Dialogic Expertise

From Wikipedia

The term dialogic expertise was coined by E. Johanna Hartelius in her article in the Southern Communication Journal, "Wikipedia and the Emergence of Dialogic expertise." The idea for dialogic expertise is based on Mikhail Bakhtin's framework, and refers to a progressive form of communicative expertise used by Wikipedia for creation and editing. Hartelius specifically defines dialogic expertise as a rhetorical process that serves as a notion of "a truth of possibility and relationship, a truth of mutual illumination".[1]

Traditional expertise[edit]

The traditional ideas of expertise require mastery, specialization, and credentials. This is a form of monologic expertise. There is widespread anxiety judging the competence of "experts" and the competence of individuals’ capacity to judge these "experts". Hartelius says that expertise is "a function of industrialization, scientific revolution(s), and professional specialization, contemporary culture is thoroughly reliant on experts".[2] Expertise is described by Hartelius as a rhetorical process of communication, because experts argue for legitimacy of their claims. Expertise functions as a way to dismiss the idea that human mastery of knowledge may truly not be an option. Therefore, the idea of public discourse and reaching multi-contributor agreements (Wikipedia’s creating and editing process) being expertise can be a frightening concept.

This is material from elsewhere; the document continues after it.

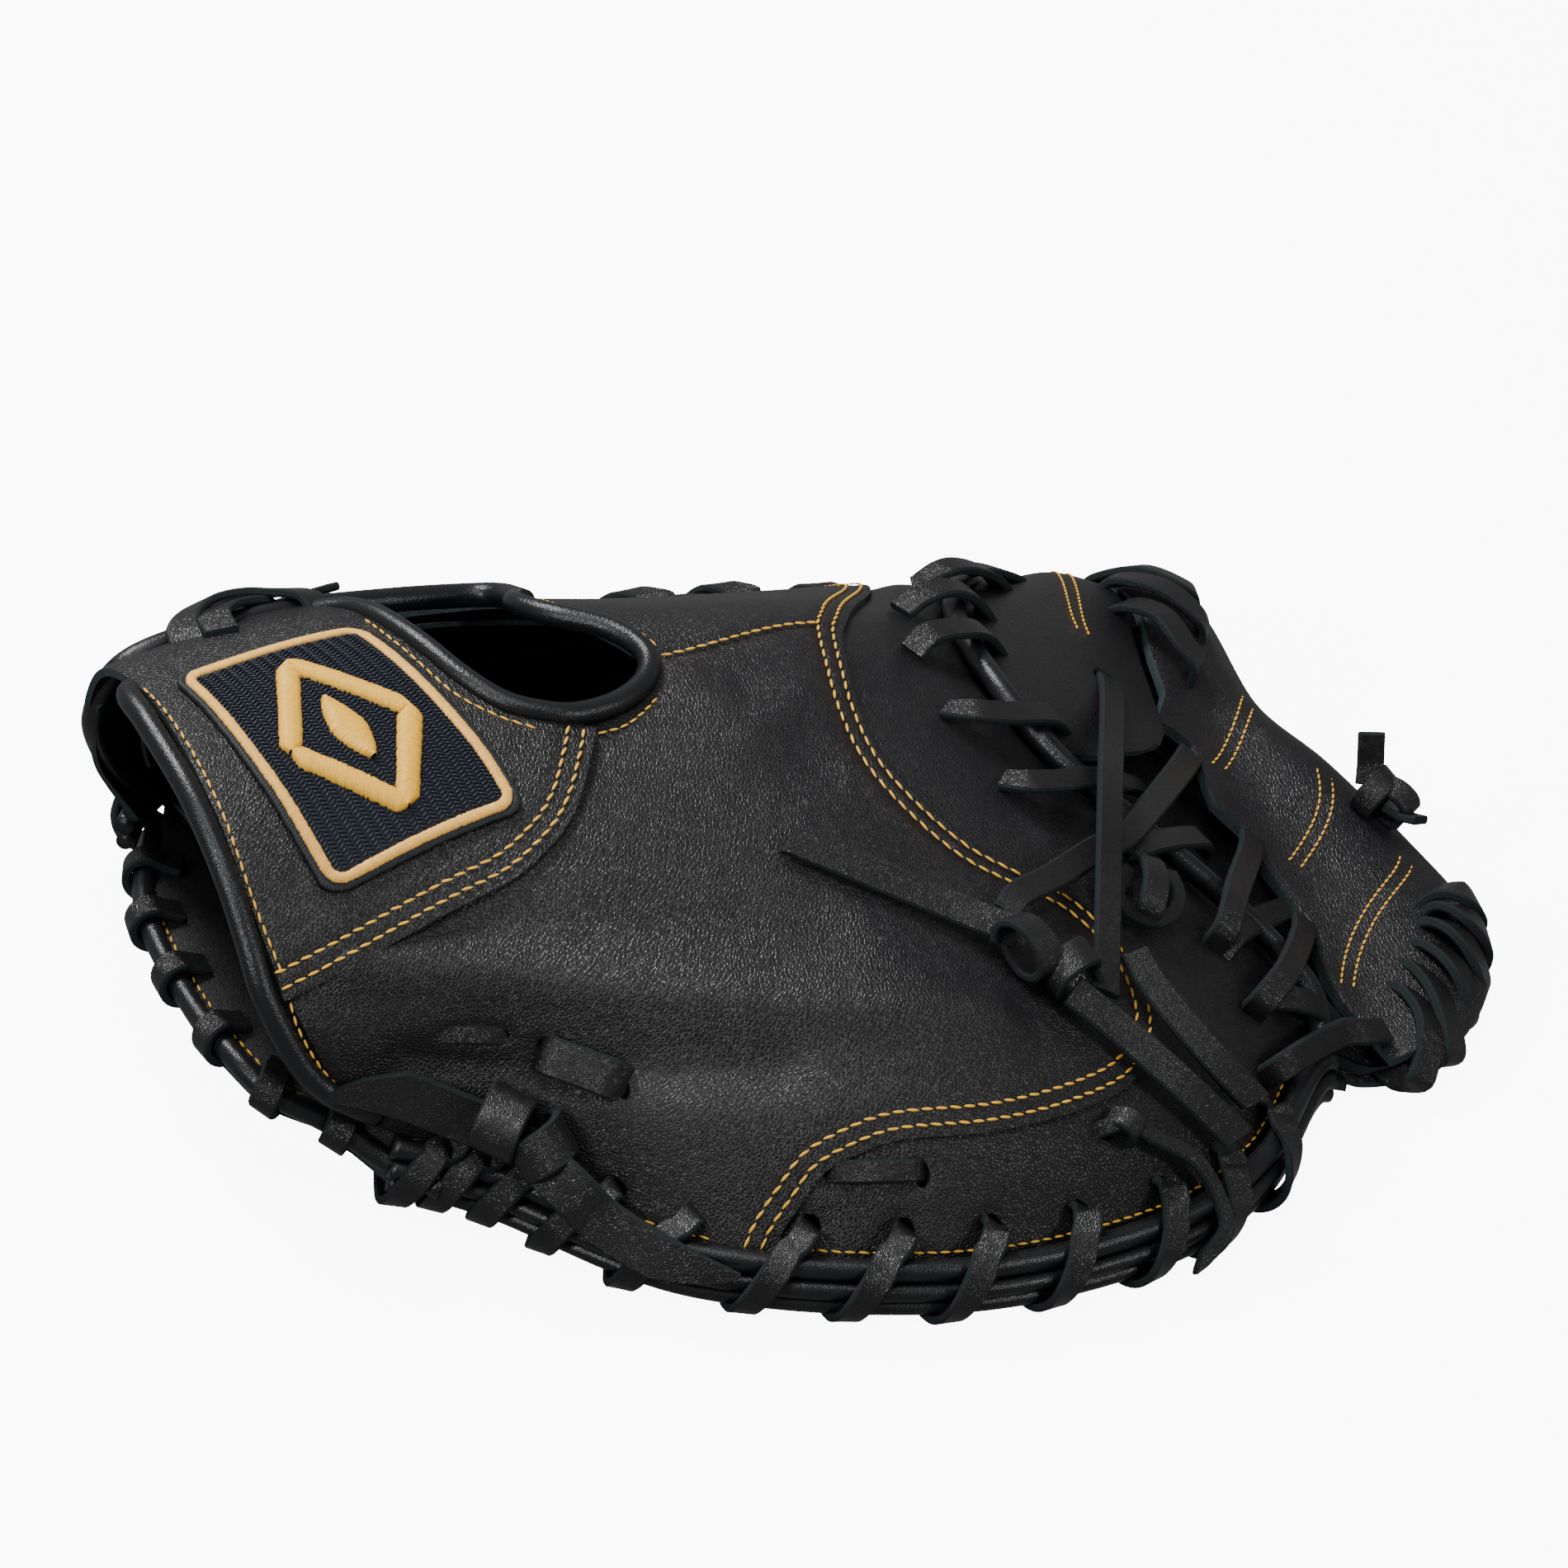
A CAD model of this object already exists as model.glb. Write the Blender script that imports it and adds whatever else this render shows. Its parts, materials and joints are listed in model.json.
"""A black catcher's mitt, palm down on its laced rim."""

import json
import math

import bpy
import numpy as np
from mathutils import Matrix, Vector, kdtree
from mathutils.geometry import delaunay_2d_cdt

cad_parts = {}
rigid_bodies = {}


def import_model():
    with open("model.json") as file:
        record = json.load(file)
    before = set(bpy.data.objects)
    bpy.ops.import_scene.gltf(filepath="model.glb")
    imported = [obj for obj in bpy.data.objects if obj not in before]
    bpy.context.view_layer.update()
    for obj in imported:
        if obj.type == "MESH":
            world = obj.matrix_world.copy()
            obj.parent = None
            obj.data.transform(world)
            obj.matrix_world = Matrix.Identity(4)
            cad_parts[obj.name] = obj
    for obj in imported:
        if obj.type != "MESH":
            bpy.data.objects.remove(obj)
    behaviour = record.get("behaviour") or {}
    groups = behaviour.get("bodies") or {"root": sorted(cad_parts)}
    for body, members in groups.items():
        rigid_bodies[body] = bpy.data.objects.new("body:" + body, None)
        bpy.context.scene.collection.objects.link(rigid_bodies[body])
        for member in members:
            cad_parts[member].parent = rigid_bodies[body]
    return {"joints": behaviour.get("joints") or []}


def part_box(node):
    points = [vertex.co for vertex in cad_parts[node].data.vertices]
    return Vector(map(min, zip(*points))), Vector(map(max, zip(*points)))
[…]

Post-modern ideas of expertise[edit]

Along with the emergence of the internet came new media: the internet is a multi-perspectival (dialogic) exchange. This creates epistemological turbulence, meaning a new way of attaining and presenting knowledge that challenges the traditional systems of acquiring "legitimate knowledge". It contests the flawed human impulse toward perfection by leaving "truth" up to widespread discussion and improvement rather than singular credentialed certainty. So by determining expertise as a rhetorical function and knowing that rhetoric refers to discovering and inventing, then dialogic exchange has the ability to serve as an epistemological mean to determine what is "factual".

Wikipedia as a form of dialogic expertise[edit]

"Wikipedia calls attention to and challenges fundamental assumptions about expertise".[1] Wikipedia calls itself an encyclopedia. It is however vastly different than the traditional encyclopedia. These were created through monologic expertise and entries were solely via people of extremely high credentials. This put all knowledge into the hands of the powerful. Also, these traditional encyclopedias attempted to compile all human knowledge whereas Wikipedia—using dialogic expertise—understands possibility of changes and potential for the unseen. Wikipedia allows anyone to edit pages as long as they follow some guidelines. These guidelines are the roots to the Wikipedia’s claim of expertise and of being an encyclopedia. To edit you must explain your process and use valid sources. To edit, one suggests their ideas against or working with that of those around the world that also have the hope of gaining insight. There will be a forever changing and improving notion of the term. Wikipedia assumes that two heads are in fact better than one. Inappropriate changes are quickly removed and repeated violations result in being blocked from editing the site. Dialogic (collaborative) expertise as seen in Wikipedia is a place where knowledge and expertise is a globally communicative process that calls for trust of global community, rather than traditional dependence on scholars, to provide all of humanity with constantly improving masterful information to help all people be informed on literally anything.

References[edit]

  1. ^ a b Hartelius, Johanna (November–December 2010). "Wikipedia and the Emergence of Dialogic Expertise". Southern Communication Journal. 75 (5): 505–526. doi:10.1080/10417940903377169.
  2. ^ Hartelius, Johanna (July 2011). "Rhetorics of Expertise". Social Epistemology: A Journal of Knowledge. 25 (3): 211–215. doi:10.1080/02691728.2011.578301.